The attack came a day after gangs of Shi’ite militiamen burned homes and killed at least two people in broad daylight in the religiously mixed Hurriya district in western Baghdad, officials and witnesses said.

Dozens of Sunni families, including women and children, fled Hurriya on foot and in trucks at nightfall in one of the worst incidents of sectarian cleansing in the capital in weeks.

Interior Ministry sources said three headless bodies were found.

There were also reports of clashes on Sunday between Shi’ite militias and the Sunni Janabi tribe in the Amil area in southwestern Baghdad.

Iraq has been in the grip of a cycle of killings and reprisals pitting majority Shi’ites against once-dominant Sunnis since the bombing of a Shi’ite shrine in February. U.S. officials warn sectarian violence threaten to tear Iraq apart.

Close to half a million Iraqis have fled their homes as cities and even neighbourhoods are carved up along sectarian lines. Many fear divisions could pave the way for a civil war.
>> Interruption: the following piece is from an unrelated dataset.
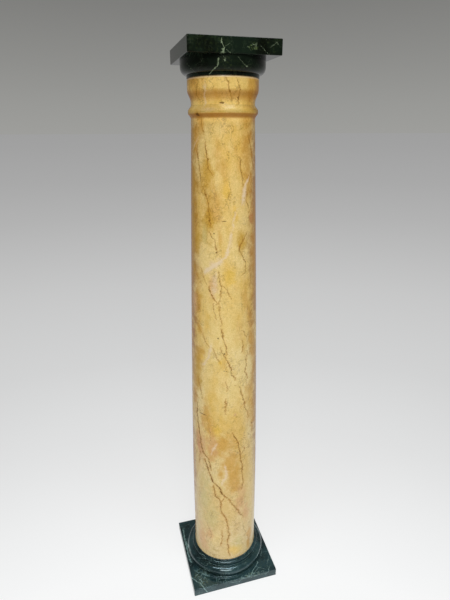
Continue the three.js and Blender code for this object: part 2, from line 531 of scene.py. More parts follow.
class Chart:
    """The ranges of along and across that lines are drawn in, and how far a line fades out."""

    def __init__(self, along, across, fade):
        self.low, self.high = along
        self.left, self.right = across
        self.fade = fade

    def tracks(self, lines):
        """Packs lines that don't overlap along into as few tracks as that takes."""
        packed = []
        for strength, points in sorted(lines, key=lambda line: min(line[1])):
            points = sorted(points)
            for track in packed:
                if track[-1][1][-1][0] + 2.4 * self.fade < points[0][0]:
                    track.append((strength, points))
                    break
            else:
                packed.append([(strength, points)])
        return packed

    def share(self, along):
        return (along - self.low) / (self.high - self.low)

    def curves(self, track):
        """Two curves over along: where the track is, and how strong."""
        place, force = [(0.0, 0.5)], [(0.0, 0.0)]
        for strength, points in track:
            for along, across in points:
                place.append((self.share(along), (across - self.left) / (self.right - self.left)))
            low, high = points[0][0], points[-1][0]
            inner = min(self.fade, (high - low) / 3)
            force += [(self.share(low - self.fade), 0.0), (self.share(low + inner), strength),
                      (self.share(high - inner), strength), (self.share(high + self.fade), 0.0)]
        return place + [(1.0, 0.5)], force + [(1.0, 0.0)]

    def nearness(self, s, lines, along, across, half_width):
        """The line's strength on it, less one for each half width away from it."""
        share = s.ramp(along, self.low, self.high, smooth=False)
        nearest = None
        for track in self.tracks(lines):
            place_points, force_points = self.curves(track)
            place = s.curve(share, place_points)
            force = s.curve(share, force_points)
            centre = s.math("MULTIPLY_ADD", place, self.right - self.left, self.left)
            off = s.math("ABSOLUTE", s.math("SUBTRACT", across, centre))
            mark = s.math("MULTIPLY_ADD", off, -1 / half_width, force)
            mark = s.math("ADD", mark, s.ramp(force, 0.0, 0.3, -self.fade, 0.0, smooth=False))
            nearest = mark if nearest is None else s.math("MAXIMUM", nearest, mark)
        return nearest


ROUND_SHAFT = Chart((0, HEIGHT_MM), (-90, 90), 14)
OVER_BASE = Chart((-200, 200), (-160, 160), 5)
CAPITAL_FRONT = Chart((1600, 1720), (-120, 120), 2.5)


def placed_patches(s, patches, place, edge):
    """How far inside the nearest soft-edged patch: patches are (along, across, half sizes)."""
    inside = None
    for along, across, tall, wide in patches:
        away = s.vector_math("SUBTRACT", place, (across, along, 0))
        away = s.vector_math("MULTIPLY", away, (1 / wide, 1 / tall, 0))
        length = s.vector_math("LENGTH", away)
        mark = s.math("SUBTRACT", edge, length)
        inside = mark if inside is None else s.math("MAXIMUM", inside, mark)
    return inside


FISSURES = [
    (0.8, [(702, -55), (684, -53), (663, -55), (623, -52), (583, -47), (534, -42), (518, -38),
           (509, -29), (495, -26), (465, -24)]),
    (1.0, [(498, -36), (480, -32), (458, -29), (447, -26), (430, -23), (416, -19), (407, -13),
           (398, -8), (379, -5), (364, 1), (354, 7)]),
    (0.7, [(354, 7), (331, 13), (314, 19), (285, 27), (255, 36)]),
    (0.65, [(407, -20), (386, -18), (362, -16), (348, -8), (334, -6), (298, -6), (281, -1),
            (263, 4), (213, 7), (190, 9), (168, 5), (97, 9)]),
]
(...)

As sectarian warfare engulfed the capital, outgoing U.S. Defense Secretary Donald Rumsfeld, one of the main architects of the U.S.-led invasion and a lightning rod for criticism of the war, made an unannounced visit to U.S. troops in Iraq. “The enemy must be defeated. General (John) Abizaid (U.S. Central Command Chief) said: ‘We can certainly walk away from this enemy but they will not walk away from us’,” Rumsfeld was quoted on the Department of Defense Web Site as telling troops in Anbar province, heartland of the Sunni insurgency.

A bipartisan panel in Washington exploring strategy alternatives to U.S. President George W. Bush’s policies in Iraq described the situation in Iraq as “grave and deteriorating”.

Tens of thousands of Iraqis have been killed since the invasion.

Bush, under pressure to change course in Iraq has distanced himself from some of the panel’s recommendations, which paves the way for a U.S. troop withdrawal in early 2008. More than 2,900 U.S. troops have died since the 2003 U.S.-led invasion.

While Maliki has welcomed the recommendations, Jalal Talabani, Iraq’s ethnic Kurd president, on Sunday called some of the proposals “dangerous” and an insult to Iraqi’s sovereignty.

Proposals include a more centralised control of Iraq’s vast oil wealth and embedding thousands more U.S. advisers in Iraq’s security forces to quicken their training.

Shi’ite cleric Moqtada al-Sadr, whose supporters holding a handful of cabinet posts are boycotting the government until Bush announces a timetable for withdrawal, also condemned the report, saying it was “aiming at destroying and dividing us”.

Interior Ministry sources and witnesses in Hurriya, a neighbourhood with pockets of Sunnis and Shi’ites, said gunmen from the Mehdi Army militia loyal to Sadr were behind Saturday’s attack. Some 100 Sunnis who were forced to flee took refuge in schools and mosques in Amil district.

Witnesses said the attack was in apparent revenge for the killing last month of 202 Shi’ites in a multiple car bombing attack in Sadr City, a stronghold of Sadr, a partner in Prime Minister Nuri al-Maliki’s government.

An old man wept and cried for revenge: “I call upon all Sunnis to carry guns and fight the followers of Moqtada al-Sadr, who burned our houses and displaced us.”